Sony HDC-F5500 at NAB 2026: How Native 4K HDR AI Exposure Is Changing the Broadcast-AV Calculus
Sony's new system camera brings integrated artificial intelligence exposure correction to broadcast live production, challenging the economics of high-end live event AV installations. The HDC-F5500, delivering native 4K HDR at 120fps with on-board AI-driven exposure tools, represents a fundamental shift: color intelligence is now a camera problem, not an infrastructure problem.
Historically, live event producers using broadcast-quality cameras had to manage exposure manually or through post-production color correction. The integration of AI exposure algorithms directly into the camera means that complex lighting scenarios—such as dramatic keynote presentations with spotlights and gobos—are handled in real time without requiring a separate color grading station or multiple takes.
For professional AV integrators speccing broadcast-grade systems at $40K+ per installation, this changes the cost structure significantly. The camera becomes more intelligent, which means fewer specialized color correction boxes at the output end, fewer redundant measurement and control systems, and—most importantly—faster commissioning and simpler ongoing support.

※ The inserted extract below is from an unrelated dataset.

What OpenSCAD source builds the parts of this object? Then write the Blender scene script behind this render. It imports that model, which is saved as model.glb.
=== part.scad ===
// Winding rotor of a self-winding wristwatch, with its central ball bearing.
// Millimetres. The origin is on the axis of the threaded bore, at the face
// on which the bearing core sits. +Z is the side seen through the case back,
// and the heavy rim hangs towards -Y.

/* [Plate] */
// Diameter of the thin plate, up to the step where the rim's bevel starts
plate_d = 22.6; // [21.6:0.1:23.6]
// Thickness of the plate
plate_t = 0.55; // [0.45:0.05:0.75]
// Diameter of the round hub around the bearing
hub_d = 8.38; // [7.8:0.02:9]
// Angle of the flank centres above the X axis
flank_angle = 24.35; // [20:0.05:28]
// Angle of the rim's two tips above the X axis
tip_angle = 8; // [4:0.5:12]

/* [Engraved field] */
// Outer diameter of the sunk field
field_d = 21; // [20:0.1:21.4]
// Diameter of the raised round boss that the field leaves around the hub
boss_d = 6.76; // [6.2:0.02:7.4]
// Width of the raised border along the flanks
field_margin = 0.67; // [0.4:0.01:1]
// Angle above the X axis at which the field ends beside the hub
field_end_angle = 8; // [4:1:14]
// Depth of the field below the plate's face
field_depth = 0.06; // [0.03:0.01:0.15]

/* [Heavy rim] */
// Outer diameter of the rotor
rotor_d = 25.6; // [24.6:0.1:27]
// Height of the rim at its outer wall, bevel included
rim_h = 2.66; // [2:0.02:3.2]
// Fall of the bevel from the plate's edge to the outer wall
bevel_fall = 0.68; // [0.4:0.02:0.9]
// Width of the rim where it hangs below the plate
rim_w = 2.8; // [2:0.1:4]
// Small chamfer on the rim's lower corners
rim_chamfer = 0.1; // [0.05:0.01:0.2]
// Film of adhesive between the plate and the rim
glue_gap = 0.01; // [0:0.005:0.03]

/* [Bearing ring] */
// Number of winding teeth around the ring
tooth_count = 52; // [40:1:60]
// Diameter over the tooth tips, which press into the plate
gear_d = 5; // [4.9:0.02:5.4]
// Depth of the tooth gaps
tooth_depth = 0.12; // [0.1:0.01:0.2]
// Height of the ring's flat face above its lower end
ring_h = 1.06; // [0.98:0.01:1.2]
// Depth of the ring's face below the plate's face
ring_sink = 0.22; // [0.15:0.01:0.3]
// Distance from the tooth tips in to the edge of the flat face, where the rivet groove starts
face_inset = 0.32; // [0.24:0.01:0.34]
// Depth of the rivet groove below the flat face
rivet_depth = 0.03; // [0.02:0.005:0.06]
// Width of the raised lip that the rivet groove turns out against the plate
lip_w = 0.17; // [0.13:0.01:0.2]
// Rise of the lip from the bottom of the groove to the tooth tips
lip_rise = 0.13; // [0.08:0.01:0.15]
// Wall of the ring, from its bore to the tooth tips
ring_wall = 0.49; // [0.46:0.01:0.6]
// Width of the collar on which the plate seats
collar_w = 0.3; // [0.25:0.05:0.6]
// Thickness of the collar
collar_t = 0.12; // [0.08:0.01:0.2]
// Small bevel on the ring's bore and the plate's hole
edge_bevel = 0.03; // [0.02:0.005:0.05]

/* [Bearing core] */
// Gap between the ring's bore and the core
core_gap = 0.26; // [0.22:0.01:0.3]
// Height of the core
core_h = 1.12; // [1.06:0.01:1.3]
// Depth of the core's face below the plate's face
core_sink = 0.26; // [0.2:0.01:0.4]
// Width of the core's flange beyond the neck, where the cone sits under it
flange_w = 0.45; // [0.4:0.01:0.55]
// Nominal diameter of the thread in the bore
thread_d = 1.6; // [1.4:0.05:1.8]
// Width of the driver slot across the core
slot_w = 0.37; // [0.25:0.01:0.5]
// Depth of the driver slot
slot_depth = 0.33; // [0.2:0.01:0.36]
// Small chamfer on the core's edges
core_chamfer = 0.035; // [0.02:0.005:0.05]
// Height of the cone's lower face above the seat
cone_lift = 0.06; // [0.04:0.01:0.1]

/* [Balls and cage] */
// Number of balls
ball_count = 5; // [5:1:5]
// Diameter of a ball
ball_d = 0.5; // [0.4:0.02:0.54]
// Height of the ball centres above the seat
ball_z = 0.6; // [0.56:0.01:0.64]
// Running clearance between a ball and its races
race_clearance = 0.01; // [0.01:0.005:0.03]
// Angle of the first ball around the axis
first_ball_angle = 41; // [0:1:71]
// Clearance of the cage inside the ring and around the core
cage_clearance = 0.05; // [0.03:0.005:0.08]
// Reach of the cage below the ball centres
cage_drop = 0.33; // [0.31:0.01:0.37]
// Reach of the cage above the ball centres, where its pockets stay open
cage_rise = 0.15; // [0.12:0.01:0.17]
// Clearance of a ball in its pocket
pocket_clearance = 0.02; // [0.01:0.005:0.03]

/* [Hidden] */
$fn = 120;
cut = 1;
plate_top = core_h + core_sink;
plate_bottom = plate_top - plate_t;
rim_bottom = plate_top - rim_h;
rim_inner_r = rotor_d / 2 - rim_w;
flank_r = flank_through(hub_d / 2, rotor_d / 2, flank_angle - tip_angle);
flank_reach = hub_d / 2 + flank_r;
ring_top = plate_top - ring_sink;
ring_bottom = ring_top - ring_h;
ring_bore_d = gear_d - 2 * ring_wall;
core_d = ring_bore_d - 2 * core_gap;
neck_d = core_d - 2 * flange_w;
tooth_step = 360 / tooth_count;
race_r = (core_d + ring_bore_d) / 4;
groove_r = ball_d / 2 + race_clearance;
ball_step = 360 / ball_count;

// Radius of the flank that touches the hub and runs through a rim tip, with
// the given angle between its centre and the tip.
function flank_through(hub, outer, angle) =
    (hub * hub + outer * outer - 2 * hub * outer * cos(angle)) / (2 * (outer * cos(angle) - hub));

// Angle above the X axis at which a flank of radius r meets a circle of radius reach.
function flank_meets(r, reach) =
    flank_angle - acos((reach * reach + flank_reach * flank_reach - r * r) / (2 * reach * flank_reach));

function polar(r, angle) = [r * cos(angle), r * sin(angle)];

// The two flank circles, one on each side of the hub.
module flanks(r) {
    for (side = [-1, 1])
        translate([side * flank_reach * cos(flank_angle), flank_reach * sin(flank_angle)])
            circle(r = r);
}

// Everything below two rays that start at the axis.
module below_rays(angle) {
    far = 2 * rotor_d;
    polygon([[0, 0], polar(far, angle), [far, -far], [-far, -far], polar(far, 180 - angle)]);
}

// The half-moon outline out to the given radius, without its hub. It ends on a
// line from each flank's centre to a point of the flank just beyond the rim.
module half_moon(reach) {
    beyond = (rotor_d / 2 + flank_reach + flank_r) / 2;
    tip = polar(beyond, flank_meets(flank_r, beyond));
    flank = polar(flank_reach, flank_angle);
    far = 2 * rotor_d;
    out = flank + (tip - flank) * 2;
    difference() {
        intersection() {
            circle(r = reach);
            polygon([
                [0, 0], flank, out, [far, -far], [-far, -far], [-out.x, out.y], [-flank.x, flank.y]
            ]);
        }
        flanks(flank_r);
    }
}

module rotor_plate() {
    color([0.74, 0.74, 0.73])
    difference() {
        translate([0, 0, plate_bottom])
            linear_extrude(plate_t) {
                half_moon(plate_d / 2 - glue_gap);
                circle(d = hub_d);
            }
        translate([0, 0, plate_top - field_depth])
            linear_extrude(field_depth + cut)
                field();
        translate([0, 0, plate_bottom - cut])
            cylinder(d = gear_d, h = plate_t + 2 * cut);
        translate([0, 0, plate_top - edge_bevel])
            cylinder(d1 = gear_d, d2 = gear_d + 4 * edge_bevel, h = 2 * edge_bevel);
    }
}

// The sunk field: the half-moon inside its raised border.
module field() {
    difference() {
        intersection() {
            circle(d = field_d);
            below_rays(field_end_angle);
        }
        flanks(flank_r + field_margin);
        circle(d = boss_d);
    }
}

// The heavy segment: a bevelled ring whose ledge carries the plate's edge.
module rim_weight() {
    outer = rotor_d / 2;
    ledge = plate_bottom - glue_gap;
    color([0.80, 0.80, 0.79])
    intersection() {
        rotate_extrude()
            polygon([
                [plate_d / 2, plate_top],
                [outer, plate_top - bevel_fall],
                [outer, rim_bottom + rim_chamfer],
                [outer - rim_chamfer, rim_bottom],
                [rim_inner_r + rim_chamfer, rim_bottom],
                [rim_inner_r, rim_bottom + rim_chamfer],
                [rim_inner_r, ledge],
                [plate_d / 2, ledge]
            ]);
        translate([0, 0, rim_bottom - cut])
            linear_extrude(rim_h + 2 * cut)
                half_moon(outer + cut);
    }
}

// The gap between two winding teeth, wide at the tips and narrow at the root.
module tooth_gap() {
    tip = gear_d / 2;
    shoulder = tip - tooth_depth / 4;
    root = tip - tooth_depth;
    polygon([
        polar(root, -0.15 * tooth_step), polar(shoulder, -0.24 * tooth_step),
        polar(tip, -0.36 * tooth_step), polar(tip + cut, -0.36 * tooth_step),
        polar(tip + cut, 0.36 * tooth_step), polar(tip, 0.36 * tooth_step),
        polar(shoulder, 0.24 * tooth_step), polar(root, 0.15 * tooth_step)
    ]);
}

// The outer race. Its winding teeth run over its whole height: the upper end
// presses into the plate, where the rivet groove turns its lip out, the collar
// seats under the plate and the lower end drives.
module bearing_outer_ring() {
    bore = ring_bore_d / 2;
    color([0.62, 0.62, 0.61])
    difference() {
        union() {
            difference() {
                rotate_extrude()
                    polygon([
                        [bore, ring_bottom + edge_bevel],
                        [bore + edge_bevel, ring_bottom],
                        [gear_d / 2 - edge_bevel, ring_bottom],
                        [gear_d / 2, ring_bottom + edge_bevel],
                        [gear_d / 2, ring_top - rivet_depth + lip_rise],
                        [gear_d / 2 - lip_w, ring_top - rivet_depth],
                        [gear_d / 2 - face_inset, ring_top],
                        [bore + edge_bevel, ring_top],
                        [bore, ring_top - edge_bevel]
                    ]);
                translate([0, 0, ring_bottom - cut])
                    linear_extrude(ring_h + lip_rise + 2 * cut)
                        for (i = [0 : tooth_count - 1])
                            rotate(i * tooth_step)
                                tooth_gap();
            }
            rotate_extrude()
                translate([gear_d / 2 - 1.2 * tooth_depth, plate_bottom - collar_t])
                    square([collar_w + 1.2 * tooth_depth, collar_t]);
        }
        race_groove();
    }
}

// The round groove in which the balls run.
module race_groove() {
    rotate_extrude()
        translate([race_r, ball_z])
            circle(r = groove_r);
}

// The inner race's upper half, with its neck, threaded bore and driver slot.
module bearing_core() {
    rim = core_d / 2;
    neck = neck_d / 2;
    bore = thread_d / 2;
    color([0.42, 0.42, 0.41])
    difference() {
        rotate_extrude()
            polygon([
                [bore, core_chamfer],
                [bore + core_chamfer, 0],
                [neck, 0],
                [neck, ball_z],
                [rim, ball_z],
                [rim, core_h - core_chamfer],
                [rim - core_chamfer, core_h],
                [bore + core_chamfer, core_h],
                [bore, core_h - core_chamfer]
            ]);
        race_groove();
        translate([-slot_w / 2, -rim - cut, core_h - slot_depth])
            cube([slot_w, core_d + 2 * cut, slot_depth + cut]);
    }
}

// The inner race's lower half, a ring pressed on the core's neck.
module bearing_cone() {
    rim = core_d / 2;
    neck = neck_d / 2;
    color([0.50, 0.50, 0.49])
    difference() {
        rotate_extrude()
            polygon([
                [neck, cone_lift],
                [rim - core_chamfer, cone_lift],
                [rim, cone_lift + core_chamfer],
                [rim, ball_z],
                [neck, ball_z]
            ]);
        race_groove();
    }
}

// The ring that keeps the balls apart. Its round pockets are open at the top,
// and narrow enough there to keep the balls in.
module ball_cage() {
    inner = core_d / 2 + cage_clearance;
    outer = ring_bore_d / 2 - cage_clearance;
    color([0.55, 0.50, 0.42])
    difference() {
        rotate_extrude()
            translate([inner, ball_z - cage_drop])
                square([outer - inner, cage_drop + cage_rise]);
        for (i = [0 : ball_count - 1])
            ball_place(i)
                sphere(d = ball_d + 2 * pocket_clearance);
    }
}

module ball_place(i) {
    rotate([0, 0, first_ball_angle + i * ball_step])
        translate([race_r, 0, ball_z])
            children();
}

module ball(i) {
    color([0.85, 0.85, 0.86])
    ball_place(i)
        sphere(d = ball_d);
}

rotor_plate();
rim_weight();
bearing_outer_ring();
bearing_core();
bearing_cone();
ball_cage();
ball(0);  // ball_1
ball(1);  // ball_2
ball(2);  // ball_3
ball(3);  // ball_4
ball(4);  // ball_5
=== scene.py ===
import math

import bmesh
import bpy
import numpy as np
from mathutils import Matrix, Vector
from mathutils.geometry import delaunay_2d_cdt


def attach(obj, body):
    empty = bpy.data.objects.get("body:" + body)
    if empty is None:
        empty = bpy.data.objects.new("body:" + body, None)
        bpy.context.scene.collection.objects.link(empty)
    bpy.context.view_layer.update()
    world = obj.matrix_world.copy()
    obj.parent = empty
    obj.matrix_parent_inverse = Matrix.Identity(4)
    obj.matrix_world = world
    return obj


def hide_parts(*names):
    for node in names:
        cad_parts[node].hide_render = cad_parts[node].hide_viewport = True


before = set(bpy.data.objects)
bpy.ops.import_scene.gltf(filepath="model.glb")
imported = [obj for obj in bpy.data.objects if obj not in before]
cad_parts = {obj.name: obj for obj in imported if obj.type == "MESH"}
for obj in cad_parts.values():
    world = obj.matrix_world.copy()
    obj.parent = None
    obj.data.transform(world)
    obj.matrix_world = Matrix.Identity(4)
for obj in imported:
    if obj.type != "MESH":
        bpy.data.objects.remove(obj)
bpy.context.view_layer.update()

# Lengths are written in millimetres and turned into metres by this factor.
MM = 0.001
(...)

What This Means for AV Integrators
Integrators can now build simpler, more modular broadcast-AV systems for live events, corporate presentations, and streaming by pushing more intelligence to the front end (the camera). This reduces the total hardware footprint, lowers system complexity, and improves project margins. The tradeoff: operators and integrators must now understand and configure camera-level AI settings that were previously the domain of color grading specialists.